The Doctor Is In header image
The New Deal was a genuine revolution, whose deepest purpose was not simply reform within existing traditions, but a basic change in the social, and, above all, the power relationships within the nation. It was not a revolution by violence. It was a revolution by bookkeeping and lawmaking. In so far as it was successful, the power of politics had replaced the power of business. This is the basic power shift of all the revolutions of our time. This shift was the revolution.
-Whittaker Chambers-

Head of the Snake

March 3rd, 2006 · 1 Comment

If you read nothing else this weekend, you should read Michael J. Totten’s Head of the Snake post at his excellent Middle East Journal blog. Michael is one of the growing number of independent journalists who are breaking out of the rut into which their mainstream brethren have fallen, and bringing us the kind of reporting top-notch journalism should (and used to) deliver. Michael, who has extensive time and experience in the Middle East (including Libya and an extended stay in Lebanon) is now travelling through Kurdish Iraq. He has visited the genocide museum in northeastern Iraq, which has preserved the horrors of Saddam Hussein’s brutal extermination and torture of the Kurds.

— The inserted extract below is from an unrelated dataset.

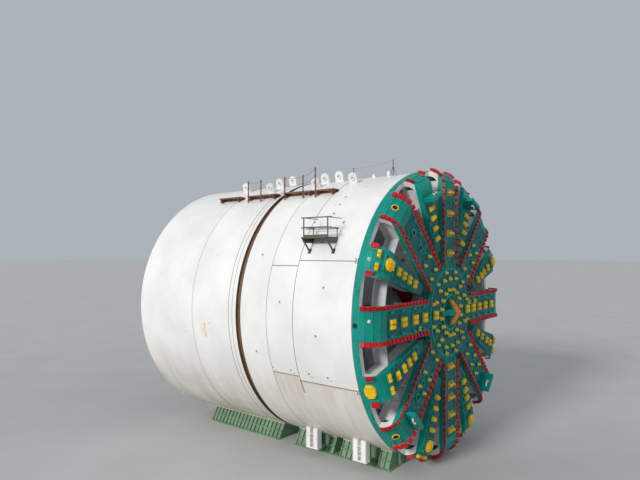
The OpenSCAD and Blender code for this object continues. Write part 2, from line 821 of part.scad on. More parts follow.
module tail_seals() {
    color([0.4, 0.36, 0.3]) for (i = [0 : 2])
        tube(tail_end - 350 - i * 750, 220, skin_ri - seat, skin_ri - 140);
}

module thrust_ring() {
    color(white) {
        tube(jack_d - thrust_l, 120, skin_ri - seat, ring_ri);
        tube(jack_d - 120, 120, skin_ri - seat, ring_ri);
        tube(jack_d - thrust_l, thrust_l, ring_ri + 150, ring_ri);
    }
}

// Clock angle of shoe i, of its jack j, and the first shoe of a quarter, all turning left from the crown
function shoe_a(i) = 90 + i * 360 / shoe_n;
function jack_a(i, j) = shoe_a(i) + (j - 0.5) * 180 / shoe_n;
function quarter_i0(q) = ceil((q + 0.5) * shoe_n / 4);

module at_jack(i, j, d) {
    at_depth(d) rotate([0, 0, jack_a(i, j)]) translate([jack_pcr, 0, 0]) children();
}

module jack_barrels() {
    color([0.3, 0.42, 0.55]) for (i = [0 : shoe_n - 1], j = [0, 1]) at_jack(i, j, jack_d + seat + barrel_l)
        difference() {
            cylinder(h = barrel_l, r = barrel_r);
            translate([0, 0, -1]) cylinder(h = jack_travel + 400, r = rod_r + pin_gap);
        }
}

shoe_gap = 60;
shoe_l = 260;
shoe_h = 460;
shoe_w = 1600 * 28 / shoe_n;
// The shoes of one quarter, counted from shoe i0, each with its two rods
module jack_rods(i0) {
    d = jack_d + barrel_l + shoe_gap;
    color([0.7, 0.71, 0.73]) for (i = [i0 : i0 + shoe_n / 4 - 1]) {
        at_depth(d + shoe_l) rotate([0, 0, shoe_a(i)]) intersection() {
            difference() {
                cylinder(h = shoe_l, r = jack_pcr + shoe_h / 2, $fn = cut_fn);
                translate([0, 0, -1]) cylinder(h = shoe_l + 2, r = jack_pcr - shoe_h / 2, $fn = cut_fn);
            }
            translate([jack_pcr - shoe_h, -shoe_w / 2, 0]) cube([2 * shoe_h, shoe_w, shoe_l]);
        }
        for (j = [0, 1]) at_jack(i, j, d + 1) cylinder(h = jack_travel + 260, r = rod_r);
    }
}

module jack_rods_top() { jack_rods(quarter_i0(3)); }

module jack_rods_left() { jack_rods(quarter_i0(0)); }

module jack_rods_bottom() { jack_rods(quarter_i0(1)); }

module jack_rods_right() { jack_rods(quarter_i0(2)); }

frame_a = [30, 90, 150, 210, 270, 330];
frame_ro = erector_ro + 800;
frame_ri = erector_ro + 150;
roller_l = 1020;
module erector_frame() {
    l = erector_d - run_gap - 100 - (jack_d - 880);
    color([0.8, 0.7, 0.15]) {
        tube(erector_d - run_gap - 500, 500, frame_ro, frame_ri);
        intersection() {
            for (a = frame_a) at_depth(erector_d - run_gap - 100) rotate([0, 0, a]) {
                translate([frame_ri + 50, -250, 0]) cube([frame_ro - frame_ri - 100, 500, l]);
                translate([frame_ri + 50, -250, l - 860]) cube([ring_ri - frame_ri, 500, 860]);
            }
            at_depth(erector_d) cylinder(h = erector_d, r = ring_ri - seat, $fn = cut_fn);
        }
        for (a = [0 : 45 : 315]) at_depth(erector_d + roller_l - 120) rotate([0, 0, a + 22.5])
            translate([erector_ro + pin_gap + seat, -150, 0]) cube([500, 300, roller_l]);
    }
}

erector_l = 1200;
post_x = 950;
module erector_ring() {
    color([0.85, 0.72, 0.1]) {
        tube(erector_d, erector_l, erector_ro, erector_ri);
        at_depth(erector_d + erector_l + 900) {
            for (s = [-1, 1]) translate([s * post_x - 150, erector_ri - 450, 0]) cube([300, 2150, 950]);
            translate([-1500, -erector_ri - 700, 0]) cube([3000, 550, 950]);
        }
    }
}

module segment_gripper() {
    w = 2 * post_x - 340;
    color([0.85, 0.45, 0.08]) at_depth(erector_d + erector_l + 2300) translate([0, erector_ri, 0]) {
        translate([-w / 2, -100, 100]) cube([w, 1450, 2100]);
        translate([-1000, 1350, -100]) cube([2000, 250, 1400]);
        for (s = [0, 1], y = [-50, 1000]) mirror([s, 0, 0]) translate([w / 2 - 10, y, 1500])
            cube([30 - pin_gap, 250, 600]);
    }
}

deck_zs = [500, 3300];
deck_w = 7000;
deck_l = 2600;
deck_t = 120;
module work_decks() {
    color([0.6, 0.6, 0.55]) intersection() {
        translate([0, rim_y + jack_d - 700, axis_h]) {
            for (z = deck_zs) translate([-deck_w / 2, 0, z]) cube([deck_w, deck_l, deck_t]);
            for (s = [0, 1]) mirror([s, 0, 0]) {
                translate([deck_w / 2 - 150, 0, -200]) cube([150, deck_l, deck_zs[1] + 320]);
                translate([deck_w / 2 - 100, 0, 300]) cube([ring_ri, 500, 200]);
            }
        }
        at_depth(jack_d + 3000) cylinder(h = 4500, r = ring_ri - seat, $fn = cut_fn);
    }
}

front_shield_skin();
bulkhead();
hatch_frames();
hatch_door_left();
hatch_door_right();
fixed_mixing_bars();
bearing_housing();
drive_motors();
man_locks();
articulation_sleeve();
screw_casing();
screw_discharge();
discharge_gate();
screw_shaft();
screw_flight();
front_cradle();
jacking_brackets();
front_padeyes();
front_platforms();
side_platform();
centre_plate();
main_spokes();
secondary_arms();
head_rim();
opening_walls();
rim_gussets();
centre_bit();
scraper_bits();
face_bits();
head_lugs();
head_mixing_bars();
leg_seats();
legs();
drive_ring();
hub_drum();
hub_ring();
copy_cutter();
tail_skin();
tail_seals();
thrust_ring();
jack_barrels();
erector_frame();
work_decks();
rear_cradle();
rear_padeyes();
rear_platforms();
jack_rods_top();
jack_rods_right();
jack_rods_bottom();
jack_rods_left();
erector_ring();
segment_gripper();
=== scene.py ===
"""Looks of the tunnel boring machine: materials, small parts, light and camera."""
import json
import math
import bpy
from mathutils import Matrix, Vector


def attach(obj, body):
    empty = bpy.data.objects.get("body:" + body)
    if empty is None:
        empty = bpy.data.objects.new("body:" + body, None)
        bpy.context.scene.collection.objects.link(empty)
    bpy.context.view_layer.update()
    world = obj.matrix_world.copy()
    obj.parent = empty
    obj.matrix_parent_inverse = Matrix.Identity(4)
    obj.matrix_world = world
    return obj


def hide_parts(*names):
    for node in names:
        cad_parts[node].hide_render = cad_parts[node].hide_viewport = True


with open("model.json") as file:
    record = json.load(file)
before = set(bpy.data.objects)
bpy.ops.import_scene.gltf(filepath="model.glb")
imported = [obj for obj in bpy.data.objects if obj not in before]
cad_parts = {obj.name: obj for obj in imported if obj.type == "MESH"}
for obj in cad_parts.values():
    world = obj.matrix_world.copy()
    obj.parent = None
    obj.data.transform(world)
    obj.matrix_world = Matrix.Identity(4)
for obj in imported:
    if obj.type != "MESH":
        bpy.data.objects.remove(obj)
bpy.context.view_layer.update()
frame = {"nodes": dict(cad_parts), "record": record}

# Sizes shared with the CAD model, in metres. Depths count from the shield's front rim to the rear.
HEAD_GAP, SKIRT, DOME, HEAD_R = 0.06, 0.38, 0.95, 8.74
HEAD_T = SKIRT + DOME
FLAT = HEAD_R - DOME
BIT = 0.6203
PLATE = 0.30
SPOKE_W, ARM_W = 1.86, 1.7
NOSE = HEAD_GAP + HEAD_T + BIT
TAIL_END = 18.2
RIM = NOSE - (NOSE + TAIL_END) / 2
AXIS = 8.95
SHIELD_R = 8.7
BULKHEAD_D, JACK_D, ERECTOR_D = 2.4, 10.2, 13.5
LEG_D, LEG_R = 1.55, 4.975
JACK_R = 8.05
HATCH_ROOM = 3.18
HATCH_W, HATCH_H = 0.393 * HATCH_ROOM, 0.472 * HATCH_ROOM

# Bits and their pockets stand this far off the cutterhead's plates
LIFT = 0.001

HEAD, FRONT, TAIL, ERECTOR, GRIPPER = "cutterhead", "front_shield", "tail_shield", "erector", "gripper"


# ---------------------------------------------------------------- places
FORWARD = Vector((0, -1, 0))


def polar(r, deg, z=0.0):
    a = math.radians(deg)
    return (r * math.cos(a), r * math.sin(a), z)


def radial(deg):
    """Unit vectors away from the machine axis at an angle, and along the turn."""
    a = math.radians(deg)
    return Vector((math.cos(a), 0, math.sin(a))), Vector((-math.sin(a), 0, math.cos(a)))


def basis(ex, ey, ez, origin):
    m = Matrix((ex, ey, ez)).transposed().to_4x4()
    m.translation = origin
    return m


def move(x=0.0, y=0.0, z=0.0):
    return Matrix.Translation((x, y, z))


def turn(deg, axis="Z"):
    return Matrix.Rotation(math.radians(deg), 4, axis)


def spot(x, d, z):
    """A point x across, at depth d and z above the axis."""
    return Vector((x, RIM + d, AXIS + z))


def place(x, d, z):
    """Frame at such a point, y to the rear and z up."""
    return Matrix.Translation(spot(x, d, z))


def stand(x, d, z):
    """The same with z counted from the floor."""
    return place(x, d, z - AXIS)


def at(d, ang=0.0, r=0.0):
    """Frame on the machine axis at depth d: x radial at ang degrees, y along the turn, z forward."""
    ex, ey = radial(ang)
    return basis(ex, ey, FORWARD, spot(0, d, 0) + ex * r)


def back(d, ang=0.0, r=0.0):
    """The same with z to the rear."""
    return at(d, ang, r) @ turn(180, "X")


def head(ang, s, off=0.0, h=0.0):
    """Frame on the cutterhead's outer surface: x outward along it, y along the turn, z off the surface."""
    er, et = radial(ang)
    t = max(0.0, (s - FLAT) / DOME)
    r = min(s, FLAT) + DOME * math.sin(t)
    up = SKIRT + DOME * math.cos(t)
    ex = er * math.cos(t) - FORWARD * math.sin(t)
    ez = er * math.sin(t) + FORWARD * math.cos(t)
    return basis(ex, et, ez, spot(0, -HEAD_GAP, 0) + er * r + FORWARD * up + et * off + ez * h)


def seat(ang, s, off):
    """Frame of a bit beside an arm's middle, y turned to the arm's nearer edge."""
    return head(ang, s, off, LIFT) @ turn(0 if off > 0 else 180)


def skin(d, ang):
    """Frame on the shield's outer surface, ang degrees round from the crown towards -X."""
    ez, ex = radial(90 + ang)[0], Vector((0, 1, 0))
    return basis(ex, ez.cross(ex), ez, spot(0, d, 0) + ez * SHIELD_R)


def hatches(d):
    """Each hatch door's body, and a frame in its middle at depth d."""
    for body, k, a in (("hatch_left", 0.43, 25.6), ("hatch_right", 0.695, 36.1)):
        x, z, _ = polar(5.4 + k * HATCH_ROOM, 90 - a)
        yield body, place(x, d, z)


def sag(a, b, drop, n=10):
    """A rope from a to b that hangs by drop at its middle."""
    return [a.lerp(b, i / n) - Vector((0, 0, drop * 4 * (i / n) * (1 - i / n))) for i in range(n + 1)]


# ---------------------------------------------------------------- meshes
# Slot of each look that has no slot of its own name
SLOT_OF = {"plain_teal": "head_teal", "bit_orange": "bit_yellow", "shield_front": "shield_white",
           "shield_tail": "shield_white", "plank": "walkway_brown", "rope": "walkway_brown",
           "post_red": "walkway_brown", "rail_dark": "walkway_grey", "cap_strip": "cradle_green",
           "rubber": "cutter_dark"}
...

It is not an easy read, but an important one nevertheless. We live in an age where moral and cultural relativism reigns unchallenged, where Palestinian suicide bombers and Israeli defense measures are treated as equivalent, where Bush = Hitler, where Ted Kennedy tells us that Sadaam’s prisons have reopened under U.S management because a few prisoners had to wear women’s underwear or be photographed naked. Though we resist it, evil must sometimes be seen face-to-face, at its very darkest: Michael shows us one of Sadaam’s prisons, in all its horror. Go, look, ponder, reflect–and never forget.

P.S. – Be sure to click his Paypal button, and contribute. Michael is doing this on his own dime, and should have your support.

AddThis Social Bookmark Button

Tags: Ethics & Morality · General Interest · Politics & Culture · Terrorism

1 comment so far ↓

 

  • B. Durbin // Mar 5, 2006 at 11:27 am

    From the comments (someone posting as Blind):
    “There is a saying in Kurdistan; before they put me to the firing squad I will yell that I am Kurdish and Kurdish and Kurdish and Kurdish to the marrow of my bones.”

    Kurds executed for saying they were not Arabs, but Kurds.